Output an exact reproduction of the data.

:: RECORDS FOR THE EXERCISE ::

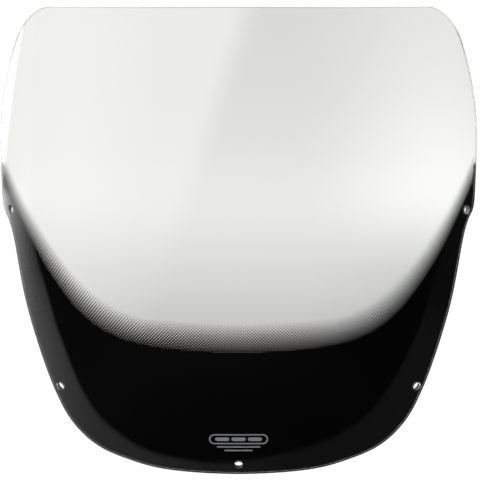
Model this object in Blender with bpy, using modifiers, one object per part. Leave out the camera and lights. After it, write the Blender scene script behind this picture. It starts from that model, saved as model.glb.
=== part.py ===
"""Motorcycle windshield screen: one thermoformed acrylic sheet with its screen-printed border.

Metres, +Z up. The outer, convex face looks towards -Y and X = 0 is the plane of symmetry.
The origin is the middle of the bottom screw hole, on the outer face.

The sheet is laid out flat first, as a trimming pattern: u is the distance measured round the
wrapped sheet from the plane of symmetry, and z is the height. on_sheet() then bends the pattern.
"""

import math

import bmesh
import bpy
from mathutils import Vector
from mathutils.geometry import delaunay_2d_cdt

MM = 0.001

# The bent form
WRAP_RADIUS = 265 * MM  # the sideways bend, the same at every height
CROWN_HEIGHT = 265 * MM  # where the middle of the sheet is upright
TUCK_SLOPE = 0.78  # how steeply the middle runs back at the bottom screw
TOP_HEIGHT = 410.6 * MM
TOP_BOW = 12 * MM  # how far the top edge falls back behind the crown

# The sheet
SHEET_THICKNESS = 4 * MM
# Half of the trimmed edge seen from the front, from the bottom centre round to the top centre:
# distance from the plane of symmetry and height.
EDGE_POINTS = [
    (0 * MM, -8.8 * MM),
    (63.5 * MM, -5.2 * MM),
    (101.5 * MM, 4.1 * MM),
    (131.5 * MM, 17.6 * MM),
    (153.7 * MM, 39.5 * MM),
    (168.4 * MM, 67.7 * MM),
    (182.6 * MM, 108 * MM),
    (195 * MM, 153 * MM),
    (204.5 * MM, 204.5 * MM),
    (209.7 * MM, 223.5 * MM),
    (215.4 * MM, 236.5 * MM),
    (217.3 * MM, 261.5 * MM),
    (218.9 * MM, 303.5 * MM),
    (215.7 * MM, 340.7 * MM),
    (206.4 * MM, 380 * MM),
    (196.1 * MM, 402 * MM),
    (178.6 * MM, 415.2 * MM),
    (152.5 * MM, 414.7 * MM),
    (90.3 * MM, 411.6 * MM),
    (0 * MM, TOP_HEIGHT),
]

# The screw holes: distance from the plane of symmetry and height, both seen from the front
HOLE_RADIUS = 4 * MM
BOTTOM_HOLE = (0 * MM, 0 * MM)
LOWER_HOLE = (163.4 * MM, 71.4 * MM)
UPPER_HOLE = (208.5 * MM, 233 * MM)
SEAT_RADIUS = 7.5 * MM  # the flat ring that a screw head presses on
SEAT_REACH = SEAT_RADIUS + 0.1 * MM  # what is bent flat, so that the ring's own corners are too

# The print, on the inner face
PRINT_THICKNESS = 0.3 * MM
PRINT_GAP = 0.3 * MM  # from the sheet, and from one print to the next
PRINT_MARGIN = 0.5 * MM  # clear rim between the print and the trimmed edge
PRINT_HOLE_RADIUS = 4.5 * MM
# Half of the line where solid black ends, and half of the line where the last dots end
SOLID_LINE = [
    (0 * MM, 100.5 * MM),
    (71 * MM, 105 * MM),
    (115.5 * MM, 116.5 * MM),
    (143.3 * MM, 135.7 * MM),
    (161 * MM, 156.2 * MM),
    (180.7 * MM, 185.6 * MM),
    (201.2 * MM, 225 * MM),
    (219 * MM, 262 * MM),
]
DOT_LINE = [
    (0 * MM, 130.5 * MM),
    (70.7 * MM, 133.9 * MM),
    (96.8 * MM, 138.5 * MM),
    (124 * MM, 152 * MM),
    (151.6 * MM, 177 * MM),
    (180.2 * MM, 216 * MM),
    (201 * MM, 251 * MM),
    (219 * MM, 289 * MM),
]

# The silver mark at the bottom centre
BADGE_CENTRE_HEIGHT = 20 * MM
BADGE_WIDTH = 55 * MM
BADGE_HEIGHT = 18.8 * MM
BADGE_CORNER = 3 * MM

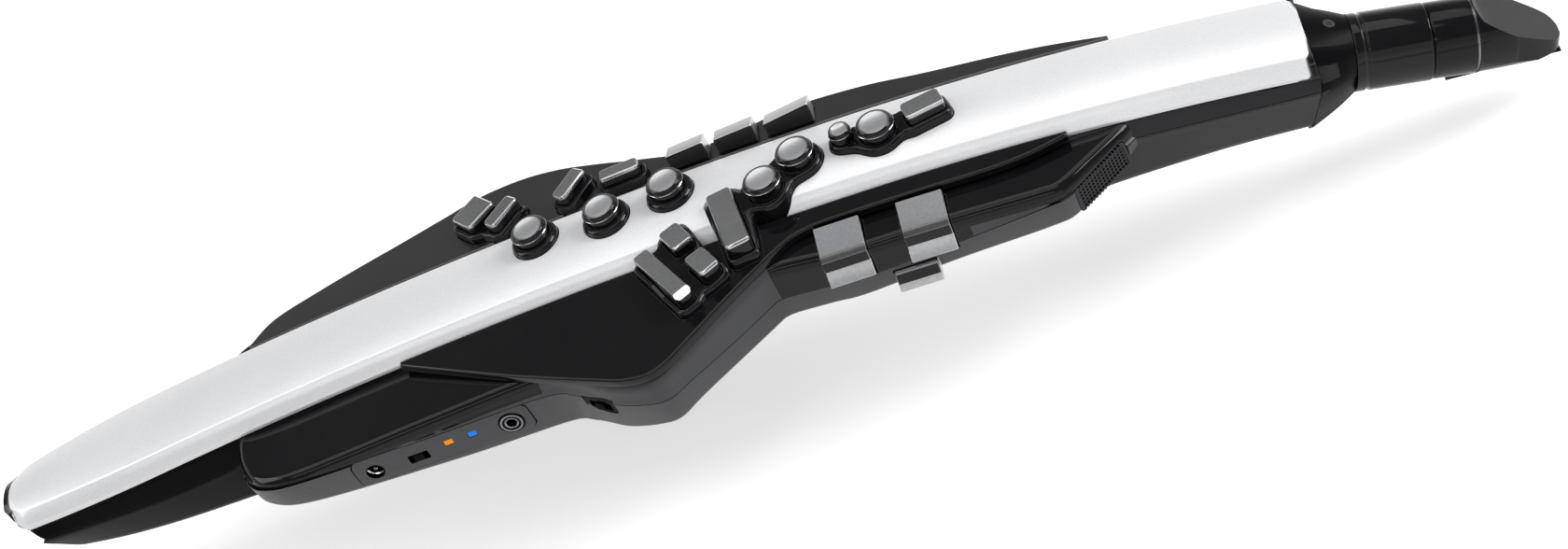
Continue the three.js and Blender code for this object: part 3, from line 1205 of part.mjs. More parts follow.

:::

*RESULT:*
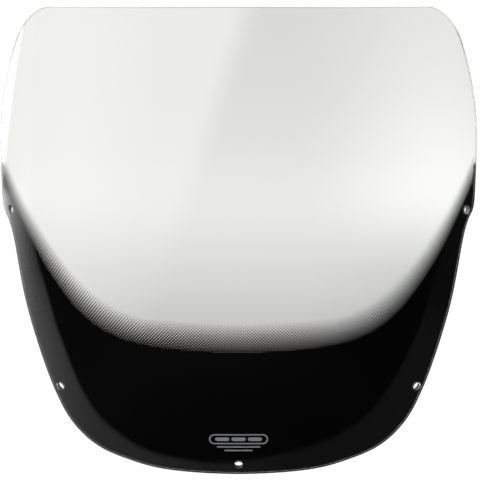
Model this object in Blender with bpy, using modifiers, one object per part. Leave out the camera and lights. After it, write the Blender scene script behind this picture. It starts from that model, saved as model.glb.
=== part.py ===
"""Motorcycle windshield screen: one thermoformed acrylic sheet with its screen-printed border.

Metres, +Z up. The outer, convex face looks towards -Y and X = 0 is the plane of symmetry.
The origin is the middle of the bottom screw hole, on the outer face.

The sheet is laid out flat first, as a trimming pattern: u is the distance measured round the
wrapped sheet from the plane of symmetry, and z is the height. on_sheet() then bends the pattern.
"""

import math

import bmesh
import bpy
from mathutils import Vector
from mathutils.geometry import delaunay_2d_cdt

MM = 0.001

# The bent form
WRAP_RADIUS = 265 * MM  # the sideways bend, the same at every height
CROWN_HEIGHT = 265 * MM  # where the middle of the sheet is upright
TUCK_SLOPE = 0.78  # how steeply the middle runs back at the bottom screw
TOP_HEIGHT = 410.6 * MM
TOP_BOW = 12 * MM  # how far the top edge falls back behind the crown

# The sheet
SHEET_THICKNESS = 4 * MM
# Half of the trimmed edge seen from the front, from the bottom centre round to the top centre:
# distance from the plane of symmetry and height.
EDGE_POINTS = [
    (0 * MM, -8.8 * MM),
    (63.5 * MM, -5.2 * MM),
    (101.5 * MM, 4.1 * MM),
    (131.5 * MM, 17.6 * MM),
    (153.7 * MM, 39.5 * MM),
    (168.4 * MM, 67.7 * MM),
    (182.6 * MM, 108 * MM),
    (195 * MM, 153 * MM),
    (204.5 * MM, 204.5 * MM),
    (209.7 * MM, 223.5 * MM),
    (215.4 * MM, 236.5 * MM),
    (217.3 * MM, 261.5 * MM),
    (218.9 * MM, 303.5 * MM),
    (215.7 * MM, 340.7 * MM),
    (206.4 * MM, 380 * MM),
    (196.1 * MM, 402 * MM),
    (178.6 * MM, 415.2 * MM),
    (152.5 * MM, 414.7 * MM),
    (90.3 * MM, 411.6 * MM),
    (0 * MM, TOP_HEIGHT),
]

# The screw holes: distance from the plane of symmetry and height, both seen from the front
HOLE_RADIUS = 4 * MM
BOTTOM_HOLE = (0 * MM, 0 * MM)
LOWER_HOLE = (163.4 * MM, 71.4 * MM)
UPPER_HOLE = (208.5 * MM, 233 * MM)
SEAT_RADIUS = 7.5 * MM  # the flat ring that a screw head presses on
SEAT_REACH = SEAT_RADIUS + 0.1 * MM  # what is bent flat, so that the ring's own corners are too

# The print, on the inner face
PRINT_THICKNESS = 0.3 * MM
PRINT_GAP = 0.3 * MM  # from the sheet, and from one print to the next
PRINT_MARGIN = 0.5 * MM  # clear rim between the print and the trimmed edge
PRINT_HOLE_RADIUS = 4.5 * MM
# Half of the line where solid black ends, and half of the line where the last dots end
SOLID_LINE = [
    (0 * MM, 100.5 * MM),
    (71 * MM, 105 * MM),
    (115.5 * MM, 116.5 * MM),
    (143.3 * MM, 135.7 * MM),
    (161 * MM, 156.2 * MM),
    (180.7 * MM, 185.6 * MM),
    (201.2 * MM, 225 * MM),
    (219 * MM, 262 * MM),
]
DOT_LINE = [
    (0 * MM, 130.5 * MM),
    (70.7 * MM, 133.9 * MM),
    (96.8 * MM, 138.5 * MM),
    (124 * MM, 152 * MM),
    (151.6 * MM, 177 * MM),
    (180.2 * MM, 216 * MM),
    (201 * MM, 251 * MM),
    (219 * MM, 289 * MM),
]

# The silver mark at the bottom centre
BADGE_CENTRE_HEIGHT = 20 * MM
BADGE_WIDTH = 55 * MM
BADGE_HEIGHT = 18.8 * MM
BADGE_CORNER = 3 * MM

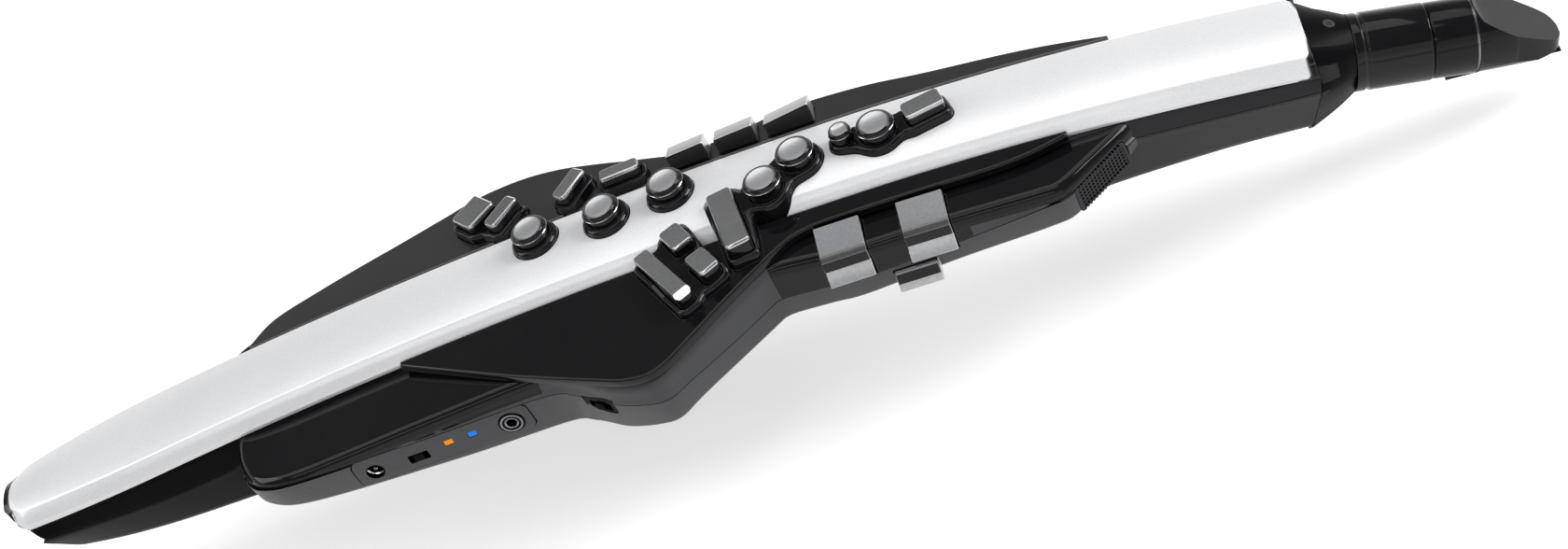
Continue the three.js and Blender code for this object: part 3, from line 1205 of part.mjs. More parts follow.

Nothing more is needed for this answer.